**Exercise aim**: Print again only this span: the line with "panel = round_edges(panel, panel_corner_radius, Y, lambda", the line with "obj.parent = empty", and all lines between them, exactly as given.

**Data excerpt**:
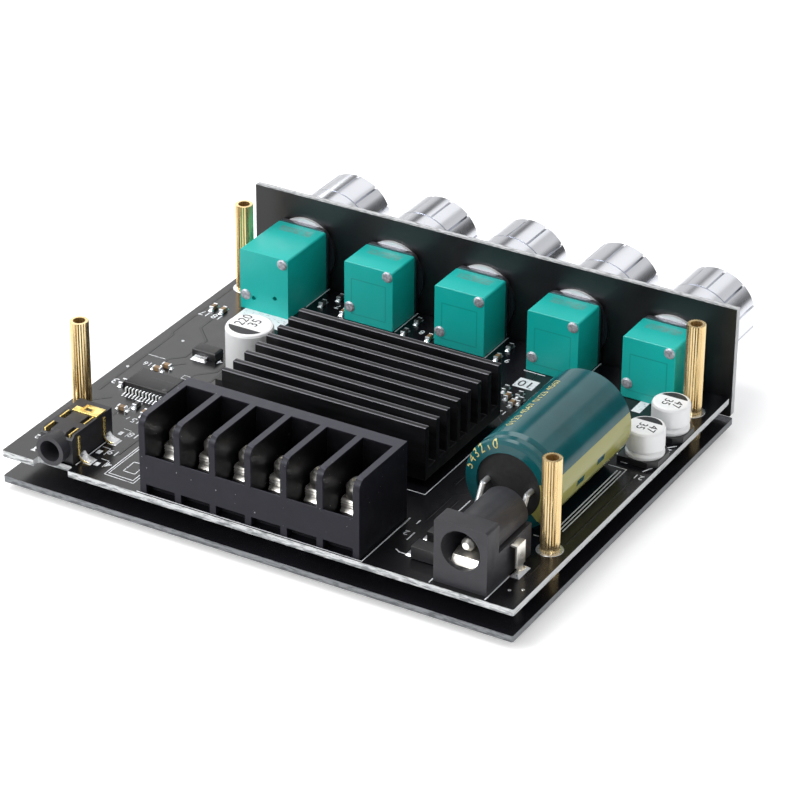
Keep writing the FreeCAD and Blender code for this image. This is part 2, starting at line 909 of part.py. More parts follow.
small_can_places = [(small_can_x, small_can_y), (small_can_x, small_can_y + small_can_pitch)]
write_later["tall_capacitor"] = make_can(tall_can_x, tall_can_y, tall_can_radius, tall_can_top)
write_later["small_capacitors"] = [
    make_can(x, y, small_can_radius, small_can_top) for x, y in small_can_places
]
write_later["capacitor_bases"] = [make_can_base(tall_can_x, tall_can_y, tall_can_radius)] + [
    make_can_base(x, y, small_can_radius) for x, y in small_can_places
]


# Small chips and chip parts

def make_ssop():
    body = box(ssop_x - ssop_length / 2, ssop_y - ssop_width / 2, 0.1, ssop_length, ssop_width,
               ssop_height - 0.1)
    top_edges = [
        edge for edge in body.Edges if abs(edge.CenterOfMass.z - ssop_height) < 1e-6
    ]
    pieces = [body.makeChamfer(0.2, top_edges)]
    reach = (ssop_span - ssop_width) / 2
    for side in (-1, 1):
        for index in range(ssop_leads):
            x = ssop_x + (index - (ssop_leads - 1) / 2) * ssop_pitch
            pieces.append(gull_wing(x, ssop_y + side * ssop_width / 2, X, Y * side, 0.28,
                                    reach, ssop_height / 2))
    return join(pieces)


def make_regulator():
    body = box(regulator_x - regulator_length / 2, regulator_y - regulator_width / 2, 0,
               regulator_length, regulator_width, regulator_height)
    top_edges = [
        edge for edge in body.Edges if abs(edge.CenterOfMass.z - regulator_height) < 1e-6
    ]
    near = regulator_y - regulator_width / 2
    far = regulator_y + regulator_width / 2
    tab = box(regulator_x - 1.6, near - 0.9, 0, 2.3, 1.0, 0.4)
    pieces = [body.makeChamfer(0.25, top_edges), tab]
    for step in (-1, 0, 1):
        pieces.append(box(regulator_x + step * 1.5 - 0.22, far - 0.1, 0, 0.44, 1.0, 0.4))
    return join(pieces)


def make_diode(y):
    middle = jack_left - diode_gap_from_jack - diode_length / 2
    body = box(middle - diode_length / 2, y - diode_width / 2, 0.1, diode_length, diode_width,
               diode_height - 0.1)
    pieces = [body]
    for side in (-1, 1):
        pieces.append(gull_wing(middle + side * diode_length / 2, y, Y, X * side, 1.4, 0.6,
                                diode_height / 2))
    return join(pieces)


def make_chip_part(x, y, turned_along_y):
    length = chip_part_width if turned_along_y else chip_part_length
    width = chip_part_length if turned_along_y else chip_part_width
    cap = chip_part_cap
    rise = 0.05
    body = box(x - length / 2, y - width / 2, 0, length, width, chip_part_height)
    ends = []
    for side in (-1, 1):
        if turned_along_y:
            edge = y + side * width / 2
            ends.append(box(x - length / 2, min(edge, edge - side * cap), 0, length, cap,
                            chip_part_height + rise))
        else:
            edge = x + side * length / 2
            ends.append(box(min(edge, edge - side * cap), y - width / 2, 0, cap, width,
                            chip_part_height + rise))
    return join([body] + ends)


def pot_middle(index):
    return first_pot_margin + pot_width / 2 + index * pot_pitch


def between_pots(index, offset_x, offset_y):
    return (pot_middle(index) + pot_pitch / 2 + offset_x, pot_front - offset_y, True)


# (x, y, turned along Y) of each small part, grouped where it stands
sink_far = sink_near + sink_depth
sink_right = sink_left + sink_length
ceramic_places = [
    (2.8, standoff_far_y - 9.3, True), (4.8, standoff_far_y - 9.4, True),
    (ssop_x - 3.4, ssop_y + 5.8, False), (ssop_x - 2.6, ssop_y + 7.4, False),
    (ssop_x - 1.0, ssop_y - 8.0, False), (ssop_x + 3.0, ssop_y - 7.6, True),
    (sink_right - 2.7, sink_far + 7.4, True), (sink_right - 1.0, sink_far + 5.8, True),
    between_pots(0, 2.9, 5.7), between_pots(1, 2.5, 6.2), between_pots(2, -1.8, 6.4),
]
resistor_places = [
    (ssop_x + 0.4, ssop_y - 6.0, True), (ssop_x - 5.6, ssop_y - 1.0, True),
    (sink_right - 4.1, sink_far + 9.3, True), (sink_right - 1.2, sink_far + 8.7, True),
    (sink_right - 0.2, sink_far + 7.0, True),
    between_pots(0, -1.8, 4.7), between_pots(0, -0.25, 1.4), between_pots(1, -2.0, 6.6),
    between_pots(1, -2.0, 2.1), between_pots(2, -1.7, 2.3),
]

write_later["decoder_chip"] = make_ssop()
write_later["voltage_regulator"] = make_regulator()
write_later["diodes"] = [make_diode(diode_near), make_diode(diode_near + diode_pitch)]
write_later["ceramic_capacitors"] = [make_chip_part(*place) for place in ceramic_places]
write_later["chip_resistors"] = [make_chip_part(*place) for place in resistor_places]


# Controls

def pot_body_depth(index):
    return switch_pot_depth if index == 0 else pot_depth


def make_pot_body(index):
    depth = pot_body_depth(index)
    left = pot_middle(index) - pot_width / 2
    body = box(left, pot_front - depth, 0, pot_width, depth, pot_height)
    body = round_edges(body, pot_edge_radius, Y, lambda p: p.z > pot_height / 2)
    bore = rod(pot_middle(index), pot_front - shaft_into_pot - slip_gap, shaft_height,
               shaft_radius + fit_gap, shaft_into_pot + 1)
    cuts = [bore]
    if index == 0:
        for x, z in ((left + 2.65, 2.3), (left + 6.85, 3.3)):
            cuts.append(rod(x, pot_front - depth - 1, z, 0.4, 1.8))
    return body.cut(cuts)


def make_bushing(index):
    middle = pot_middle(index)
    width = pot_width + 2 * bushing_plate_margin
    plate = box(middle - width / 2, pot_front, 0.6, width, bushing_plate,
                pot_height - 0.6 + bushing_plate_margin)
    plate = round_edges(plate, 1.4, Y, lambda p: p.z > pot_height / 2)
    barrel = rod(middle, pot_front, shaft_height, bushing_radius, bushing_far - pot_front)
    bore = rod(middle, pot_front - 1, shaft_height, shaft_radius + fit_gap,
               bushing_far - pot_front + 2)
    legs = []
    bottom = -board_thickness - tail_below_board
    for side in (-1, 1):
        x = middle + side * (width / 2 - 1.0)
        legs.append(box(x - 0.6, pot_front, bottom, 1.2, bushing_plate, 0.8 - bottom))
        drill(x, pot_front + bushing_plate / 2, 0.7)
    return join([plate, barrel] + legs).cut(bore)


def make_washer(index):
    ring = rod(pot_middle(index), pot_front + bushing_plate, shaft_height, washer_radius,
               washer_thickness)
    return ring.cut(rod(pot_middle(index), 0, shaft_height, bushing_radius + slip_gap,
                        2 * board_depth))


def make_nut(index):
    corner = nut_across_flats / math.sqrt(3)
    corners = [
        Vector(pot_middle(index) + corner * math.sin(math.radians(60 * step)), panel_far,
               shaft_height + corner * math.cos(math.radians(60 * step)))
        for step in range(6)
    ]
    hexagon = prism(corners, Y * nut_thickness)
    return hexagon.cut(rod(pot_middle(index), 0, shaft_height, bushing_radius + fit_gap,
                           2 * knob_far))


def make_rivets(index):
    back = pot_front - pot_body_depth(index)
    left = pot_middle(index) - pot_width / 2
    places = [
        (left + rivet_inset_x, rivet_inset_bottom),
        (left + pot_width - rivet_inset_x, pot_height - rivet_inset_top),
    ]
    profile = [(0, 0), (rivet_radius, 0), (rivet_radius, rivet_height * 0.4),
               (rivet_radius * 0.7, rivet_height), (0, rivet_height)]
    return [turned(profile, Vector(x, back, z), -Y, X) for x, z in places]


def make_pins(index):
    rows = [pot_front - 1.9, pot_front - 4.6]
    bottom = -board_thickness - tail_below_board
    places = [(pot_middle(index) + step * pin_pitch, y) for y in rows for step in (-1, 0, 1)]
    if index == 0:
        rear = pot_front - switch_pot_depth + 2.2
        places += [(pot_middle(index) + step * pin_pitch, rear) for step in (-1, 1)]
    pins = []
    for x, y in places:
        pins.append(box(x - pin_width / 2, y - pin_thickness / 2, bottom, pin_width,
                        pin_thickness, -bottom))
        drill(x, y, math.hypot(pin_width, pin_thickness) / 2)
    return pins


def shaft_flat(index, gap):
    """The half-space above the flat of a control's shaft."""
    level = shaft_height + shaft_radius - shaft_flat_depth + gap
    return box(pot_middle(index) - shaft_radius - 1, knob_bore_start, level,
               2 * shaft_radius + 2, knob_length, shaft_radius)


def make_shaft(index):
    start = pot_front - shaft_into_pot
    length = knob_bore_start + shaft_into_knob - start
    shaft = rod(pot_middle(index), start, shaft_height, shaft_radius, length)
    return shaft.cut(shaft_flat(index, 0))


def fluted_knob_outline(index, y):
    middle = pot_middle(index)
    corners = []
    step = 2 * math.pi / knob_flutes
    half = math.asin(knob_flute_width / 2 / knob_radius)
    for flute in range(knob_flutes):
        angle = (flute + knob_flute_starts[index]) * step
        for offset, radius in ((-half, knob_radius), (0, knob_radius - knob_flute_depth),
                               (half, knob_radius)):
            a = angle + offset
            corners.append(Vector(middle + radius * math.cos(a), y,
                                  shaft_height + radius * math.sin(a)))
    return corners


def make_knob(index):
    middle = pot_middle(index)
    base = Vector(middle, knob_near, shaft_height)
    skirt_end = knob_skirt_length
    neck_end = skirt_end + knob_neck_width
    skirt = turned([
        (0, 0),
        (knob_skirt_radius - 0.2, 0),
        (knob_skirt_radius, 0.2),
        (knob_skirt_radius, skirt_end),
        (knob_skirt_radius - knob_neck_depth, skirt_end),
        (knob_skirt_radius - knob_neck_depth, neck_end + 0.1),
        (0, neck_end + 0.1),
    ], base, Y, X)
    barrel = prism(fluted_knob_outline(index, knob_near + neck_end),
                   Y * (knob_length - neck_end))
    envelope = turned([
        (0, 0),
        (knob_radius - 0.2, 0),
        (knob_radius + 0.1, 0.3),
        (knob_radius + 0.1, knob_length - neck_end - knob_chamfer - 0.1),
        (knob_radius - knob_chamfer, knob_length - neck_end),
        (0, knob_length - neck_end),
    ], base + Y * neck_end, Y, X)
    knob = join([skirt, barrel.common(envelope)])
    counterbore = rod(middle, knob_near - 1, shaft_height, knob_counterbore_radius,
                      knob_bore_start - knob_near + 1)
    bore = rod(middle, knob_near, shaft_height, shaft_radius + 0.02,
               knob_bore_start + shaft_into_knob + slip_gap - knob_near)
    bore = bore.cut(shaft_flat(index, 0.02))
    dish = rod(middle, knob_far - knob_dish_depth, shaft_height, knob_dish_radius, 5)
    return knob.cut([counterbore, bore, dish])


for control in range(controls):
    number = "_%d" % (control + 1)
    write_later["potentiometer" + number] = make_pot_body(control)
    write_later["shaft" + number] = make_shaft(control)
    write_later["knob" + number] = make_knob(control)
write_later["bushings"] = [make_bushing(index) for index in range(controls)]
write_later["washers"] = [make_washer(index) for index in range(controls)]
write_later["bushing_nuts"] = [make_nut(index) for index in range(controls)]
write_later["rivets"] = [rivet for index in range(controls) for rivet in make_rivets(index)]
write_later["potentiometer_pins"] = [pin for index in range(controls) for pin in make_pins(index)]


# Boards and panel

def make_main_board():
    board = box(0, 0, -board_thickness, board_width, board_depth, board_thickness)
    board = round_edges(board, board_corner_radius, Z)
    notch = box(aux_centre_x - aux_notch_width / 2, -5, -board_thickness - 1,
                aux_notch_width, 5 + aux_notch_depth, board_thickness + 2)
    notch = round_edges(notch, 0.5, Z, lambda p: p.y > 0)
    holes = [notch]
    for x, y in standoff_places:
        holes.append(post(x, y, -board_thickness, stack_hole_radius, board_thickness))
    for x in sink_screw_places:
        holes.append(post(x, sink_middle_y, -board_thickness, sink_screw_radius + slip_gap,
                          board_thickness))
    for x, y, radius in lead_holes:
        holes.append(post(x, y, -board_thickness, radius, board_thickness))
    return board.cut(holes)


def make_base_plate():
    plate = box(0, 0, plate_bottom, board_width, plate_depth, plate_thickness)
    plate = round_edges(plate, board_corner_radius, Z)
    holes = [
        post(x, y, plate_bottom, stack_hole_radius, plate_thickness)
        for x, y in standoff_places
    ]
    return plate.cut(holes)


def make_front_panel():
    width = board_width - panel_left_inset + panel_right_overhang
    panel = box(panel_left_inset, panel_near, panel_above_board - panel_height, width,
                panel_thickness, panel_height)
    panel = round_edges(panel, panel_corner_radius, Y, lambda p: p.z < 0)
    holes = [
        rod(pot_middle(index), panel_near - 1, shaft_height, bushing_radius + slip_gap,
            panel_thickness + 2)
        for index in range(controls)
    ]
    return panel.cut(holes)


write_later["main_board"] = make_main_board()
write_later["base_plate"] = make_base_plate()
write_later["front_panel"] = make_front_panel()

os.makedirs("parts", exist_ok=True)
for node, shape in write_later.items():
    write(node, shape)
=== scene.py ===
import math

import bmesh
import bpy
from mathutils import Matrix, Vector
from mathutils.bvhtree import BVHTree


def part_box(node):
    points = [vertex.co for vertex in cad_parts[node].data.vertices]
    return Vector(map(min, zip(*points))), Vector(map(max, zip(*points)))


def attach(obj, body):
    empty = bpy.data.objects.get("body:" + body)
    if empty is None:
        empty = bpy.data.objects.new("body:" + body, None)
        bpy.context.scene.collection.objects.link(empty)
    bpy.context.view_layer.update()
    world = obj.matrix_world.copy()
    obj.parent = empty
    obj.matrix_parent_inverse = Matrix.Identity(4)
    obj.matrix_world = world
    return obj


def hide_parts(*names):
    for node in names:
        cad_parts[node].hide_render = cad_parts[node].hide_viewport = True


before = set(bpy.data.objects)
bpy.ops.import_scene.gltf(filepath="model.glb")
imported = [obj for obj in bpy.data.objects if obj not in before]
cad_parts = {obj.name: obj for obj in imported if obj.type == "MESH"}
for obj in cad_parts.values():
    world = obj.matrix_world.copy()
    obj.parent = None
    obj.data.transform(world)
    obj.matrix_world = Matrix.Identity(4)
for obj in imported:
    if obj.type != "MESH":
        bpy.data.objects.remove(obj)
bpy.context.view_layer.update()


# Two circuit boards, one above the other, of woven glass and resin under a satin black mask.
# Their sawn edges show the bare laminate: bright and speckled on the upper board, greyer on
# the base plate, and painted lighter where they face right, as painted light. The front panel
# is cut from the same sheet and has a duller mask.
board_low, board_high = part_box("main_board")
corner = Vector((board_low[0], board_low[1], board_high[2]))


def spot(x, y, z=0.0):
    """A place in millimetres from the near left corner of the upper board's top."""
    return corner + Vector((x, y, z)) / 1000


def tone(code):
    """A colour as it is seen, such as "#2a2a2e", in the linear values of a shader."""
    parts = [int(code[i:i + 2], 16) / 255 for i in (1, 3, 5)]
    return (*[((c + 0.055) / 1.055) ** 2.4 if c > 0.04045 else c / 12.92 for c in parts], 1.0)


def inlet(finish, name):
    """One of the sockets that a finish's shader takes its values from."""
    return finish.node_tree.nodes["Principled BSDF"].inputs[name]


def new_finish(name, code, roughness, metallic=0.0):
    finish = bpy.data.materials.new(name)
    finish.use_nodes = True
    inlet(finish, "Base Color").default_value = tone(code)
    inlet(finish, "Roughness").default_value = roughness
    inlet(finish, "Metallic").default_value = metallic
    return finish


def feed(finish, socket, value):
    """Links a value into a socket, or sets it where it is a plain number or colour. finish
    is a material, or the world."""
    if isinstance(value, bpy.types.NodeSocket):
        finish.node_tree.links.new(value, socket)
    else:
        socket.default_value = value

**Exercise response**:
    panel = round_edges(panel, panel_corner_radius, Y, lambda p: p.z < 0)
    holes = [
        rod(pot_middle(index), panel_near - 1, shaft_height, bushing_radius + slip_gap,
            panel_thickness + 2)
        for index in range(controls)
    ]
    return panel.cut(holes)


write_later["main_board"] = make_main_board()
write_later["base_plate"] = make_base_plate()
write_later["front_panel"] = make_front_panel()

os.makedirs("parts", exist_ok=True)
for node, shape in write_later.items():
    write(node, shape)
=== scene.py ===
import math

import bmesh
import bpy
from mathutils import Matrix, Vector
from mathutils.bvhtree import BVHTree


def part_box(node):
    points = [vertex.co for vertex in cad_parts[node].data.vertices]
    return Vector(map(min, zip(*points))), Vector(map(max, zip(*points)))


def attach(obj, body):
    empty = bpy.data.objects.get("body:" + body)
    if empty is None:
        empty = bpy.data.objects.new("body:" + body, None)
        bpy.context.scene.collection.objects.link(empty)
    bpy.context.view_layer.update()
    world = obj.matrix_world.copy()
    obj.parent = empty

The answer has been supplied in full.